*Note: At the time that I started this the time line given in the first paragraph were correct, but being that I got lazy and never posted it the first paragraph isn’t using an accurate time frame. Sure, I could have re-written the opening, but, I’m lazy and didn’t want to. I apologize for my lack of will to do things right.
Last week President Obama gave a speech to a joint session of congress where he spoke about the economy and his plan to right the currently failing ship that is America’s business world. The day before that MSNBC hosted a republican presidential debate which prominently featured Rick Perry (Gov-Tex) and Mitt Romney (Gov-Mass). With all these going ons involving Washington DC and the political world I found myself thinking back to the presidential election of 2008.
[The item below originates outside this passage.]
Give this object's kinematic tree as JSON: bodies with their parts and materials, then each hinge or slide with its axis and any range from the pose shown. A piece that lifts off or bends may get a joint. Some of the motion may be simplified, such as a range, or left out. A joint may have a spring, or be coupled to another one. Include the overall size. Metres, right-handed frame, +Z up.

When the debates were going on for the dem’s pick for their candidate I found myself really enjoying a particular senator from Indiana. He seemed honest and intelligent and had a prolific grasp on speaking. While I had never heard of Senator Barack Obama, I felt as if I knew him and was eager to learn more about him.
As far as the republicans go, I found myself enamored with Congressman Ron Paul. It was his election bid that started me on the path to finding a political party which represented my views (libertarian). Obviously Paul didn’t get the nomination and the republicans went with Senator John McCain. I liked McCain when he ran for the oval office in 2000 and decided to hear if he could instill the same level of interest I had eight years before. As it turned out, 2008 McCain wasn’t 2000 McCain.
So when I went to the polls on election Tuesday I wasn’t 100% sure who I would end up voting for. In the end I voted for McCain. And I went home knowing that New Jersey would go for Obama and that the majority of the country would also go for Obama and he would be the next president. But I still voted for McCain because, well, I guess I agreed with him more.
But as I watched all the events surrounding the night, I was caught up in it all. All the hoopla revolving around president-to-be Obama made me wish I was on of the people who had voted for him. I guess you could say, for a moment, I became disappointed in myself for my lack of support for him. I felt as if I had missed out on something big.
As his presidency began I wished the new president well. The country would do better with a strong president, even if I didn’t agree with him many issues. But as time went on, I found myself really disliking some of his major policies. And while I still like the man on a personal level (meaning I bet he would be a fun guy to grab a beer with) I was happy that I hadn’t casted a ballot in his favor.
But as I thought about this I realized that I still regretted the decision I made that Novemeber. See, while I was pretty sure I wouldn’t be casting a vote for Obama, I was equally hesitant in the vote I did cast for McCain. McCain wasn’t who I wanted to be presdident. He was just the only candidate who stood any chance against Obama. And in reality my vote for McCain was a more a vote against Obama. And I didn’t even dislike Obama all that much at the time anyway.
So I regret that I voted for one of the two big names just because they were the only people who would ever have a legitimate chance. Which is kind of sad. That we have to compromise on our positions and beliefs just to have someone we’ll never know win what often comes down to a popularity contest.
Needless to say, I have a feeling that my vote this year will find itself somewhere beyond the first two columns on ballott. Hell, it may even be casted in pajamas on my couch. And though not likely a winner, at least it will be a vote of conviction.